Tube Box Art, Part 12: Philco

Hi!

Philco was an american manufacturer of radio and TV sets. Their 'cathedral style' radios from the 1930s were very famous. Philco did nor produce tubes themselves. They sourced them from other manufacturers and applied their own branding.





The company was founded in the 19th century under the name Helios Electric Company. Initially they produced carbon Arc lamps ad batteries. The name Philco appeared in 1919, it was short for Philadelphia Storage battery Company. In 1926 they started to produce radios under the Philco brand.

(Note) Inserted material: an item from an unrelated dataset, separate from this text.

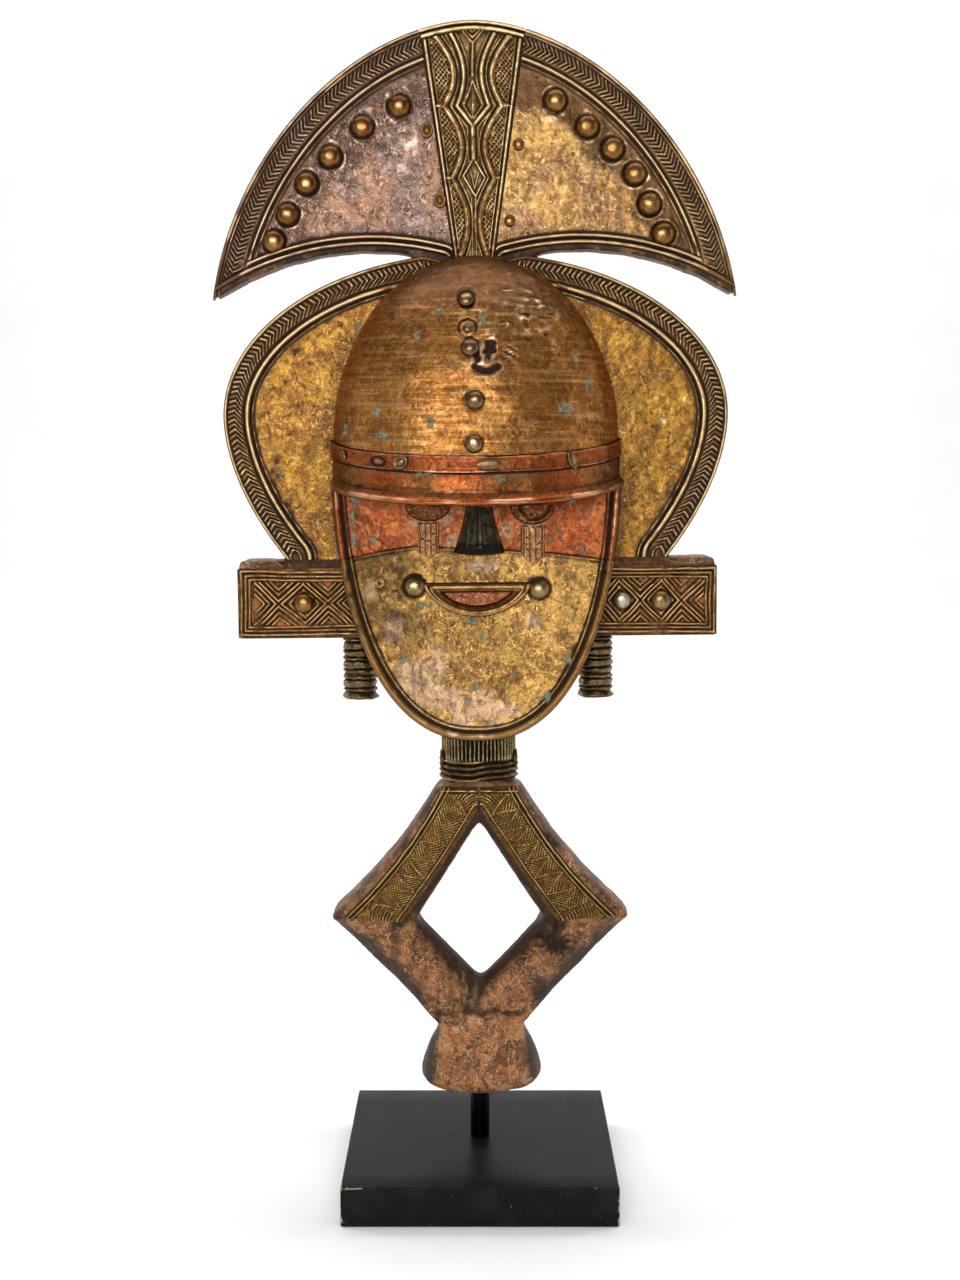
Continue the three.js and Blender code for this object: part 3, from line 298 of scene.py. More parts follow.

Here a 26 in an early box design. The style actually resembles theappearance of a radio set:




The interior of the box was made such that the tube could be pushed out a little in order to test it withou damaging the box:





The rectifier 80 in a different style box:




This box does not have the feature of the tube being testable without damaging the seal. The top and bottom flaps:






A similar style box was also used for other tube sizes Like Octals and 9-Pin miniature tubes:




A 6AX4 box:






A later box style, again 6AX4s in two dlightly different alterations of this style:






These boxes had prominatly displayed quality and performance claims:





The company wet trough a lot of changes throughout it's history. After the radio era they produced TV sets and were actually quite famous for very unusually and modern styles. In the 1950ies they also developed and manufactured computers and even electronics for space missions.

Here two two boxes of a very late style:




The left one contains a 6GL7 a tube meant to be used in a TV set of their Staright series. The right box is from a time when Phico was acquired by Ford, for which they produced car radio sets.




Ford sold Philco to GTE (who also used ot own Sylvania) who then sold it to Philips. Philips bought Philco 1981 for the name brand. Due to the similarity of the names Philips could not sell products under their name before they axquired Philco. That's why Philips used different brands like Magnavox and Norelco before that time.